■ **DATA BLOCK**:
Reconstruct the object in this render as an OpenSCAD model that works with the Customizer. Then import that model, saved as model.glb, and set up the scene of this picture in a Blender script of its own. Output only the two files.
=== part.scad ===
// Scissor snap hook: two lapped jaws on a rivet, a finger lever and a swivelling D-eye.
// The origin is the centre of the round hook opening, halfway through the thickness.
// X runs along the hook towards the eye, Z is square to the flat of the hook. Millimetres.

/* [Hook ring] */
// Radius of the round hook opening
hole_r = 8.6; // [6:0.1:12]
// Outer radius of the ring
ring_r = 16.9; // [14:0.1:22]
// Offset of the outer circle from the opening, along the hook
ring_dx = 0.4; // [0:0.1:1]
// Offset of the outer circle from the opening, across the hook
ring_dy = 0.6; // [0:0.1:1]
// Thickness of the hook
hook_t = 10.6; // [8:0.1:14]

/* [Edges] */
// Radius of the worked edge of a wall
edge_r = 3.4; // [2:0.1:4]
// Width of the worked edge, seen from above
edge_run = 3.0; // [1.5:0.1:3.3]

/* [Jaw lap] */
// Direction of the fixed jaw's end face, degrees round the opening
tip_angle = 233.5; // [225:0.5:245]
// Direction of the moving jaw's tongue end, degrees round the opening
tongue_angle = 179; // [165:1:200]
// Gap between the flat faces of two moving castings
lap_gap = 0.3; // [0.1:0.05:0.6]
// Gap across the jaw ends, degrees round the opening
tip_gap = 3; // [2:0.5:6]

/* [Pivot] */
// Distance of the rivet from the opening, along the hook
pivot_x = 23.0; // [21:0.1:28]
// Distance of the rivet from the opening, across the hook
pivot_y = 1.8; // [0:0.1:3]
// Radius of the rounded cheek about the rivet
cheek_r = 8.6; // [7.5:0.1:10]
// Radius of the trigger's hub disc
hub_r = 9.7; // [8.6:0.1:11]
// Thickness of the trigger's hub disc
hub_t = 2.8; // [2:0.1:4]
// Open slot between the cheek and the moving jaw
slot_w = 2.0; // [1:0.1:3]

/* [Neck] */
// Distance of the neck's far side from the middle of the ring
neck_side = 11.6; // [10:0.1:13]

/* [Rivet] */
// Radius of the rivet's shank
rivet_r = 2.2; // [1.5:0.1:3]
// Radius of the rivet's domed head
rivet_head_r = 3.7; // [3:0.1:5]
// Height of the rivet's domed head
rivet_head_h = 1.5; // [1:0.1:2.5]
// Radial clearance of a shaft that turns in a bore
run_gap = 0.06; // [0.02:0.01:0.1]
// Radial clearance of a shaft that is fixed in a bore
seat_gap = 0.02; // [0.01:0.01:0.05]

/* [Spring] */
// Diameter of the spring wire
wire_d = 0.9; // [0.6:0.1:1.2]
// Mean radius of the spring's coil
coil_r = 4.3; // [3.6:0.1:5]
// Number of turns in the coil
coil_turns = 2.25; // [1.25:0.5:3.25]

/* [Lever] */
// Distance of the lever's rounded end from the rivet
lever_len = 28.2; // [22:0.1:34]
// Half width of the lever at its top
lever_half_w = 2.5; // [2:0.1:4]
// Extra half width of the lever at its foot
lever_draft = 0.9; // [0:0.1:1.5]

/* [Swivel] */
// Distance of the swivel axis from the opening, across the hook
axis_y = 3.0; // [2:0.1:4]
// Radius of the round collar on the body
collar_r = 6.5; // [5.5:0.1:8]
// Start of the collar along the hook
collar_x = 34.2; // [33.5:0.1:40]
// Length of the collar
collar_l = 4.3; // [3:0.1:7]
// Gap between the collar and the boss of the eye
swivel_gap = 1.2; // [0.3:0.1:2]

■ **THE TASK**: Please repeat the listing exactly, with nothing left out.

■ **SOLUTION FOR THIS EXERCISE**:
Reconstruct the object in this render as an OpenSCAD model that works with the Customizer. Then import that model, saved as model.glb, and set up the scene of this picture in a Blender script of its own. Output only the two files.
=== part.scad ===
// Scissor snap hook: two lapped jaws on a rivet, a finger lever and a swivelling D-eye.
// The origin is the centre of the round hook opening, halfway through the thickness.
// X runs along the hook towards the eye, Z is square to the flat of the hook. Millimetres.

/* [Hook ring] */
// Radius of the round hook opening
hole_r = 8.6; // [6:0.1:12]
// Outer radius of the ring
ring_r = 16.9; // [14:0.1:22]
// Offset of the outer circle from the opening, along the hook
ring_dx = 0.4; // [0:0.1:1]
// Offset of the outer circle from the opening, across the hook
ring_dy = 0.6; // [0:0.1:1]
// Thickness of the hook
hook_t = 10.6; // [8:0.1:14]

/* [Edges] */
// Radius of the worked edge of a wall
edge_r = 3.4; // [2:0.1:4]
// Width of the worked edge, seen from above
edge_run = 3.0; // [1.5:0.1:3.3]

/* [Jaw lap] */
// Direction of the fixed jaw's end face, degrees round the opening
tip_angle = 233.5; // [225:0.5:245]
// Direction of the moving jaw's tongue end, degrees round the opening
tongue_angle = 179; // [165:1:200]
// Gap between the flat faces of two moving castings
lap_gap = 0.3; // [0.1:0.05:0.6]
// Gap across the jaw ends, degrees round the opening
tip_gap = 3; // [2:0.5:6]

/* [Pivot] */
// Distance of the rivet from the opening, along the hook
pivot_x = 23.0; // [21:0.1:28]
// Distance of the rivet from the opening, across the hook
pivot_y = 1.8; // [0:0.1:3]
// Radius of the rounded cheek about the rivet
cheek_r = 8.6; // [7.5:0.1:10]
// Radius of the trigger's hub disc
hub_r = 9.7; // [8.6:0.1:11]
// Thickness of the trigger's hub disc
hub_t = 2.8; // [2:0.1:4]
// Open slot between the cheek and the moving jaw
slot_w = 2.0; // [1:0.1:3]

/* [Neck] */
// Distance of the neck's far side from the middle of the ring
neck_side = 11.6; // [10:0.1:13]

/* [Rivet] */
// Radius of the rivet's shank
rivet_r = 2.2; // [1.5:0.1:3]
// Radius of the rivet's domed head
rivet_head_r = 3.7; // [3:0.1:5]
// Height of the rivet's domed head
rivet_head_h = 1.5; // [1:0.1:2.5]
// Radial clearance of a shaft that turns in a bore
run_gap = 0.06; // [0.02:0.01:0.1]
// Radial clearance of a shaft that is fixed in a bore
seat_gap = 0.02; // [0.01:0.01:0.05]

/* [Spring] */
// Diameter of the spring wire
wire_d = 0.9; // [0.6:0.1:1.2]
// Mean radius of the spring's coil
coil_r = 4.3; // [3.6:0.1:5]
// Number of turns in the coil
coil_turns = 2.25; // [1.25:0.5:3.25]

/* [Lever] */
// Distance of the lever's rounded end from the rivet
lever_len = 28.2; // [22:0.1:34]
// Half width of the lever at its top
lever_half_w = 2.5; // [2:0.1:4]
// Extra half width of the lever at its foot
lever_draft = 0.9; // [0:0.1:1.5]

/* [Swivel] */
// Distance of the swivel axis from the opening, across the hook
axis_y = 3.0; // [2:0.1:4]
// Radius of the round collar on the body
collar_r = 6.5; // [5.5:0.1:8]
// Start of the collar along the hook
collar_x = 34.2; // [33.5:0.1:40]
// Length of the collar
collar_l = 4.3; // [3:0.1:7]
// Gap between the collar and the boss of the eye
swivel_gap = 1.2; // [0.3:0.1:2]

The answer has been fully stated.